ISBN-13: 9780060822187



Summary
In vivid and graceful prose, Lucette Lagando recreates the majesty and cosmopolitan glamour of Cairo in the years between WWII and Nasser's rise to power.

Her father, Leon, was a boulevardier who bore a striking resemblance to Carry Grant and conducted his business in the elaborate lobby of the Nile Hilton, dressed in his signature white sharkskin suit. Lagnado brings to life the color and culture of Cairo's sidewalk cafes and nightclubs, the markets and the quiet Jewish homes of the ancient city.

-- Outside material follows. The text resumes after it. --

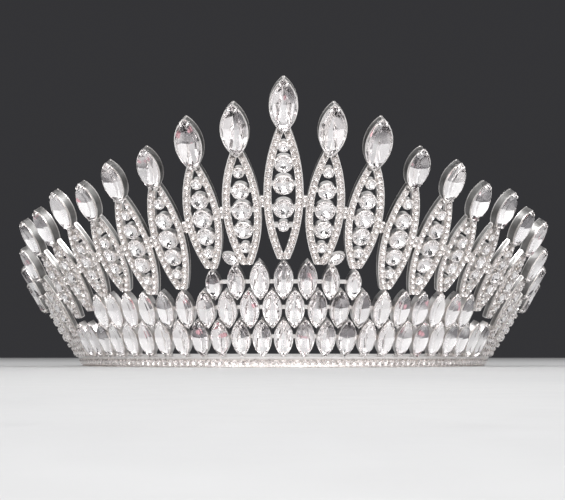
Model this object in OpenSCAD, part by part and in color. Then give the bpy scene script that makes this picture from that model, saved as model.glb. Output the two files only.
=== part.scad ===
// Pageant crown: a jewelled band, a field of pointed-oval stones in staggered rows,
// and tall leaf-shaped spikes that each end in one large pointed-oval stone.
// Millimetres. The crown stands on the floor plane, its front faces -Y and +Z is up.
// The origin is the centre of the band's circle, on the floor.

/* [Band] */
// Radius of the wall's outer face at the floor
band_r = 73.5; // [70:0.5:80]
// Angle of the band to each side of the front
band_half_angle = 82; // [81:1:86]
// Height of the band, measured up the wall
band_h = 4.3; // [4:0.1:5]
// Thickness of the band behind the wall's face
band_back_t = 1; // [0.8:0.1:1.4]
// How far the band's two raised rims stand out
band_rim_out = 1.2; // [1:0.1:1.5]
// Height of each raised rim
band_rim_h = 0.7; // [0.6:0.1:0.9]
// Depth of the groove between the rims, where the small stones lie
band_groove = 0.7; // [0.5:0.1:0.9]

/* [Wall] */
// Outward lean of the band and the field of stones, in degrees
wall_lean = 24.5; // [20:0.5:28]
// Outward lean of the spikes, in degrees
spike_lean = 32; // [28:0.5:36]
// Angle between neighbouring stones of a row, in degrees
cup_pitch = 4.75; // [4.7:0.01:4.85]
// Rise from the low row to the middle row, up the wall
middle_rise = 9.8; // [9.7:0.1:11]
// Rise from the middle row to the lower tips of the top row, up the wall
top_rise = 3; // [2.9:0.1:4]

/* [Row settings] */
// Width of a pointed-oval setting
cup_w = 6; // [5.4:0.1:6.1]
// Length of a pointed-oval setting
cup_l = 12.8; // [12:0.1:12.9]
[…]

But with Nasser's nationalization of Egyptian industry, Leon and his family lose everything. As streets are renamed and neighborhoods of their fellow Jews are disbanded, they, too, must make their escape. Packed into 26 suitcases, their jewels hidden in sealed tins of anchovies, Leon and his family depart for any land that will take them.

From Cairo to Paris to New York, the poverty and hardships they encounter make a striking contrast to the beauty and comfort of old Cairo. As their lives become an inversion of the American dream, though, "The resilient dignity of Lucette's family transcends the fiercest of obstacles," writes the Los Angeles Times Book Review.

Set against the stunning portraits of three world cities, this memoir offers a grand and sweeping story of family, tradition, tragedy and triumph in their epic exodus from paradise. (From the publisher.)